Our white Christmas arrived nearly a week early with a massive 11 inches of snow dumped on the city on Saturday night and Sunday morning. The place was an absolute picture within minutes of the snowfall starting. We were walking home Saturday evening from the Bridge Cafe, which is tucked under the Manhattan end of the Brooklyn Bridge, during a quite heavy snowfall, a new expereince for me, a magical one.
The next day we visited Central Park which looked so beautiful with its layer of snow covering every surface. The family went ice-skating, I held the coats and took the photos, it was quite a spectacular sight with I guess 300 or so skaters of varying degrees of ability all swirling around to the music on the famous Cnetral Park rink.

I have been in three bookstores so far, the superb Rizzoli Bookstore at 31 West 57th Street where I lost three hours exploring the four stories of books, I must say I showed remarkable restraint only purchasiing two books, and they were both for gifts, But I could easily have come away with a dozen or more was I not conscious of the airline weight constraints.

Then two excellent Barnes & Noble stores, one of their newest at Tribeca, our local, and the long-established branch at Union Square. Gosh they do have the most impressive displays of all the latest titles, mountains of them. At the Tribeca store I spent some time talking to a staff member about their new e-Book reader, The Nook. As I have a NY address and an American credit card then I could purchase one, US$259, take it home to NZ where I would be able to purchase and download titles. The guy said the product has sold much better than they had expected, in fact they were temporarily o/s, that they had priced it lower than their main opposition the Kindle, who then met their price, but he claimed the Nook has more features than the Kindle. These classy e-Book readers, my son-in-law here has a Kindle that I am using, are truly seductive little numbers and I am hugely tempted to buy one.

Sunday afternoon we went to an off-Broadway show, The Marvellous Wonderettes, which we all greatly enjoyed. Presented in two acts, the first was set at the Sprinfield High Prom in 1958 where four senior students, The Marvellous Wonderettes, provided the entertainment for the students at the Prom, songs like All I Have to do is Dream, Dream Lover, It's My Party, Lipstick on your Collar, It's in his Kiss, Lucky Lips and many others, while the second act was set ten years later when the quartet got back together for a reunion. Almost two hours of superb light entertainment. Of course we came away with the CD!

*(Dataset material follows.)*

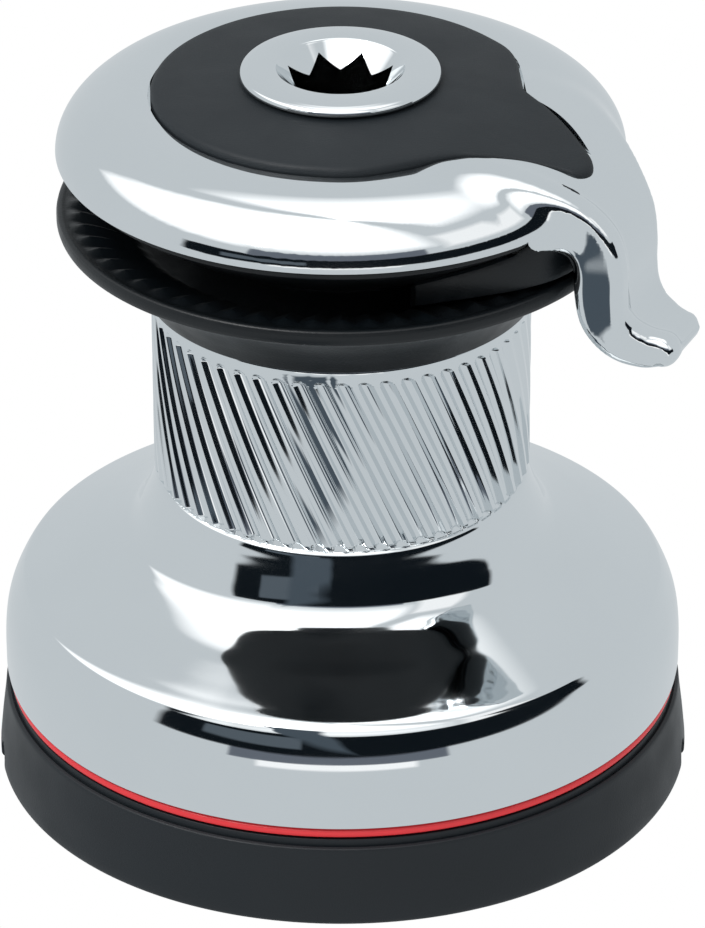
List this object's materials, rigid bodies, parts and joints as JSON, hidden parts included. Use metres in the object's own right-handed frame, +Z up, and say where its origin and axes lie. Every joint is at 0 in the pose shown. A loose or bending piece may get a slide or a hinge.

I'm pretty wary of coffee in the US, they mainly drink filtered coffee, but Auckland friend Simon was here earlier in the year and discovered a great coffee place which I have now visited twice and can report that their double shot skim latte is pretty much akin to a trim flat white back in NZ where I reckon we have the best coffee in the world. La Colombe is the name of the place and they have two locations - 270 Lafayette Street in Soho and 319 Church Street in Tribeca.

This morning we celebrated the 20-something birthday of our niece who is across from London at the most popular Balthazar restaurant in Soho. This fab place is part of the Keith McNally group of restaurants, they are all great, and seven of us enjoyed a wonderful brunch. The place is superbly fitted out as an early 20th century Parisian bistro with every wall sporting huge mirrors. It was a birthday brunch I'm sure Katy will never forget.

Loving having the New York Times arrive at the apartment door every morning around 7.00am. Although I read the online edition daily when I am at home in NZ there is something rather special and certainly preferable about reading the actual paper itself.

My daughter lives near Wall Street just a few blocks from the World Trade Center site and this morning when I was walking back from brunch I went around past the site to check on progress since we were here two years ago. Last time construction was still below ground level but I was delighted to find that building is now at and above ground level. It is a massive building project of course which is going to take many years to complete but the WTC Transportation Hub part of the project seems to be progressing quite quickly with the building above it already at four stories and rising.

While in Barnes & Noble this morning I was most impressed by the range of magazines and journals with a literary bent that were available. I treated myself to the January/February edition of Poets & Writers which I must say is a steal at $5.95. Some of the features include Beyond Words - writers who practice other arts, Fifity of the Most Inspiring Writers in the World, Fires of Inspiration - How the Winter's biggest books got started, Why We Write - the art of perseverance.

Pic left shows poet & visual artist Jen Bervin, one of the writers featured who also practice other arts. There is a two page interview with her.

Tomorrow we head to Livingston in upper New York State, back in the city December 28.We haven't been to this part of the State before so it will be an interesting few days. Not sure on Wireless availability up there so if you don't hear from me for a few days you'll know I am out of range.


Bruce said...

Quite envious of you in New York in all that snow and a real white Christmas.
However the sun is out here and the sea beckoning.
Have fun stay warm
love from us both
Bruce & Halina

Gavin McLean said...

Oh dear... You are in the land of superb printing and binding, acid-free paper and sharp typesetting and you are seduced by an e-reader? If that's the case, I fear I may have to buy one myself!
Happy readings and happy holidays - er, Xmas!

Lauraine said...

So wish we could be there, apart from the magnificent show of Pohutukawa aroudn Matakana. Love the take on the bookstores, hate the idea of Kindle (handle the pages and the paper please)and adore Balthazar too. Always went there with Katie!